Use the tuned workflow for cross-validation and training the final model using the full dataset:
Code
Estimate model performance using the cross-validation results and the holdout data:
Code
cv_results <- collect_metrics(result_cv) %>%
select(.metric, mean) %>%
rename(.estimate=mean) %>%
mutate(result="Cross-validation")
holdout_predictions <- augment(fitted_model, new_data=holdout_data)
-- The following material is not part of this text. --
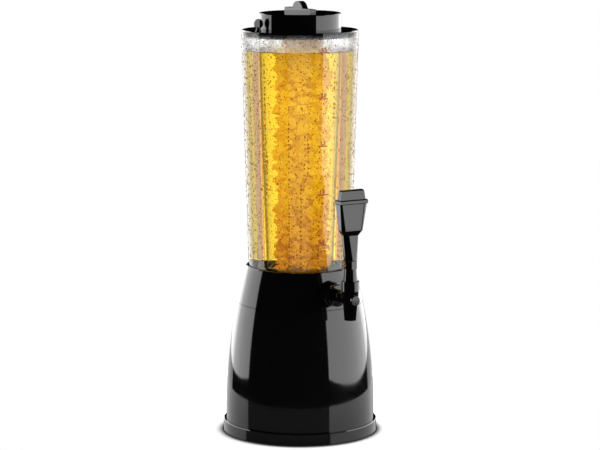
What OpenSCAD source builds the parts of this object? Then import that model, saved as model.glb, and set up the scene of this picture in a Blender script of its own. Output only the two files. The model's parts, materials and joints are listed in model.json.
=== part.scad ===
// Table-top drink tower: a clear tapered reservoir with a hanging ice chamber stands in a
// bell-shaped base, and a lever tap in the base collar draws the drink off.
// +Z is up, the tap points to -Y, and the origin is the middle of the foot's underside.

/* [Foot] */
// Outer radius of the foot ring
foot_r = 90; // [70:0.5:120]
// Height of the foot ring above the table
foot_h = 14; // [12:0.2:24]
// Thickness of the foot ring's wall
foot_wall = 3.6; // [2.5:0.1:6]
// Thickness of the foot's floor
foot_floor = 3; // [2.5:0.1:5]
// How far the shell sinks into the top of the foot ring
foot_seat = 2; // [1:0.1:4]
// How far the rubber pad stands back from the foot's edge
pad_step = 8; // [5:0.5:20]
// Thickness of the rubber pad
pad_t = 1.6; // [1:0.1:4]
// How far the pad stands out below the foot
pad_proud = 0.6; // [0.2:0.1:1]

/* [Base] */
// How far the shell stands back from the foot's edge
shell_step = 3.3; // [2:0.1:4]
// Width of the collar's rim around the reservoir
rim_w = 3.1; // [2.5:0.1:6]
// Height where the shell's side starts to curve inwards
belly_z = 20; // [16:0.5:60]
// Height of the collar's upper rim
rim_z = 196.8; // [150:0.2:230]
// Height of the collar from its seam to its rim
collar_h = 43; // [40:0.2:60]
// How sharply the side curves in towards the rim
bulge = 2.15; // [1.4:0.05:3]
// Wall of the shell and the collar
base_wall = 3; // [2:0.1:5]
// Thickness of the deck that carries the reservoir
deck_t = 3; // [2:0.1:5]
// Depth of the collar's lip inside the shell
lip_h = 3.2; // [2:0.1:3.6]
// Number of ribs under the deck between two screws
bay_ribs = 3; // [1:1:5]
// Height of the ribs under the deck
rib_h = 22; // [8:1:60]

/* [Reservoir] */
// Outer radius of the reservoir where it leaves the collar
tube_r = 59.6; // [50:0.1:66]
// Growth of the reservoir's radius for each mm of height
tube_slope = 0.029; // [0.015:0.001:0.034]
// Wall of the reservoir
tube_wall = 2.5; // [1.8:0.1:4]
// Thickness of the reservoir's floor
tube_floor = 3; // [2:0.1:5]
// Height of the reservoir over the collar's rim
tube_h = 271.8; // [150:0.2:330]
// Thickness of the gasket under the reservoir
gasket_t = 1.5; // [1:0.1:3]
// Width of the gasket under the reservoir
gasket_w = 10.8; // [6:0.2:20]

/* [Tap] */
// Depth of the tap's level axis below the collar's rim
tap_drop = 23.7; // [22:0.1:26]
// Distance from the shank's flange to the tap's upright axis
tap_reach = 26.5; // [24:0.5:40]
// Radius of the threaded shank
shank_r = 7.3; // [6.8:0.1:8]
// Radius of the valve's bore
bore_r = 5.4; // [5.2:0.1:5.6]
// Radius of the shank's outer flange
flange_r = 12.9; // [12:0.1:16]
// Length of the shank's outer flange
flange_l = 7.4; // [6:0.1:10]
// How far the collar's tap boss stands out of its side
boss_out = 9.2; // [8:0.1:14]
// Radius of the collar's tap boss
boss_r = 13.8; // [13:0.1:17]
// Thickness of the outer tap washer
washer_t = 1.6; // [1:0.1:3]
// Thickness of the inner washers at the reservoir's wall
inner_washer_t = 2; // [1:0.1:3]
// Width across the flats of the shank's nut
nut_af = 24; // [20:0.5:26]
// Thickness of the shank's nut
nut_t = 7; // [5:0.5:9]
// Depth of the spout's tip below the tap's level axis
spout_l = 23.5; // [20:0.2:34]
// Height of the tap's body over its level axis
body_h = 10; // [9.5:0.1:12]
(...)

holdout_results <- bind_rows(
c(roc_auc(holdout_predictions, Loan_Status, .pred_Yes, event_level="second")),
c(accuracy(holdout_predictions, Loan_Status, .pred_class))
) %>%
select(-.estimator) %>%
mutate(result="Holdout")
The performance metrics are summarized in the following table.
Code
result | accuracy | roc_auc |
---|---|---|
Cross-validation | 0.734 | 0.768 |
Holdout | 0.763 | 0.723 |
Python - By default, scikit_learn determines and returns the “best model” after cross-validation.
Code
from sklearn import metrics
best_model = search.best_estimator_
y_holdout_pred = best_model.predict(Xholdout)
pd.DataFrame({
'Accuracy': [
metrics.accuracy_score(ytrain, [1 if p > 0.5 else 0 for p in y_train_pred[:, 1]]),
metrics.accuracy_score(yholdout, y_holdout_pred)],
'ROC AUC': [
metrics.roc_auc_score(ytrain, y_train_pred[:, 1]),
metrics.roc_auc_score(yholdout, best_model.predict_proba(Xholdout)[:, 1])
],
}, index=['Cross-validation', 'Testset'])
## Accuracy ROC AUC
## Cross-validation 0.809896 0.751593
## Testset 0.781250 0.715657